JP: Yeah, I was writing daily, but I felt like it wasn’t working. Even beyond the stuff you know doesn’t work, the stuff that I though was working wasn’t working. A poem has to have all of these unspoken levels in it. You can feel that when you read it. If it’s too emotionally simplified, it’s obvious, and it becomes bitter or sentimental or whatever. You can have bitterness and sentimentality in a poem (it can be wonderful and beautiful) but it has to be part of this world of other anchors and weights. And most of the poetry I was writing daily didn’t have that. I wasn’t able to get all of that in there. And you can’t really try to get it in there. All you can do is when you know it’s in there, know it’s happening, is just go with it. Because it only happens every so often.
JG: Has teaching children in any way informed these types of poems that you write?
JP: When I was teaching in New York I was at a low point. Half the time in writing I was lost and didn’t know what I was doing. But I could teach really well. I think inevitably it’s changed me, and I think hopefully it’s made the poetry very extroverted. The poetry I bring into class tends to be [extroverted] also, so maybe it’s my bias. I’m not personally into critique, a critical conceptual framework. I’m into this sort of “outering,” you know? And that must have to do with teaching.

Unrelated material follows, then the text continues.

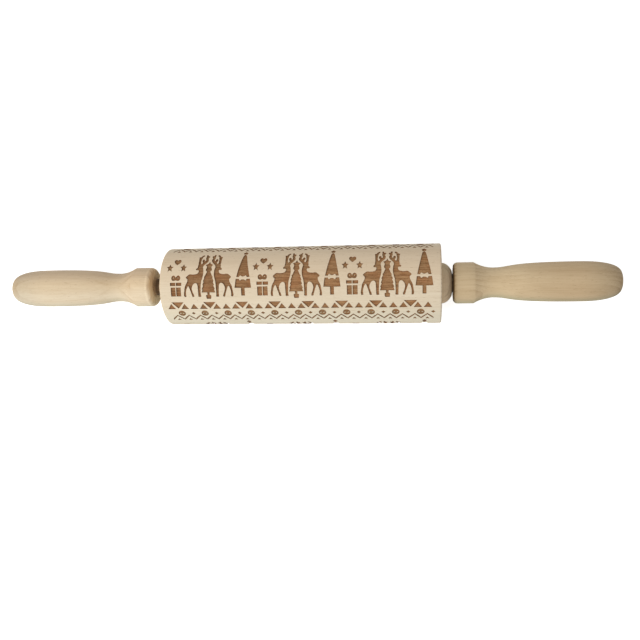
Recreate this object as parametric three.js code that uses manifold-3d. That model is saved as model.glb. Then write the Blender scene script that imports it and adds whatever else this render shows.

JG: You say you’re not into a conceptual framework or poetics, but I think a poetics of “outering,” of externalizing subjectivity, does emerge pretty clearly.
JP: In a way the book is line of defense against literary criticism, which has seeped into poetry. There are these poets that are sort of like Grover Norquist, who said that he didn’t want to destroy the government, but just wanted to make it small enough to drown in the bathtub. Poets that didn’t want to destroy poetry, but basically take everything out of it that’s any fun at all, so it’s emaciated. I feel the kind of poetry I like has been on the ropes for a while; people have said that stuff is irrelevant and bourgeois or whatever. In this book I wanted to poke fun at that, and make examples of poetry that could live in this place that people have said is irrelevant or not livable.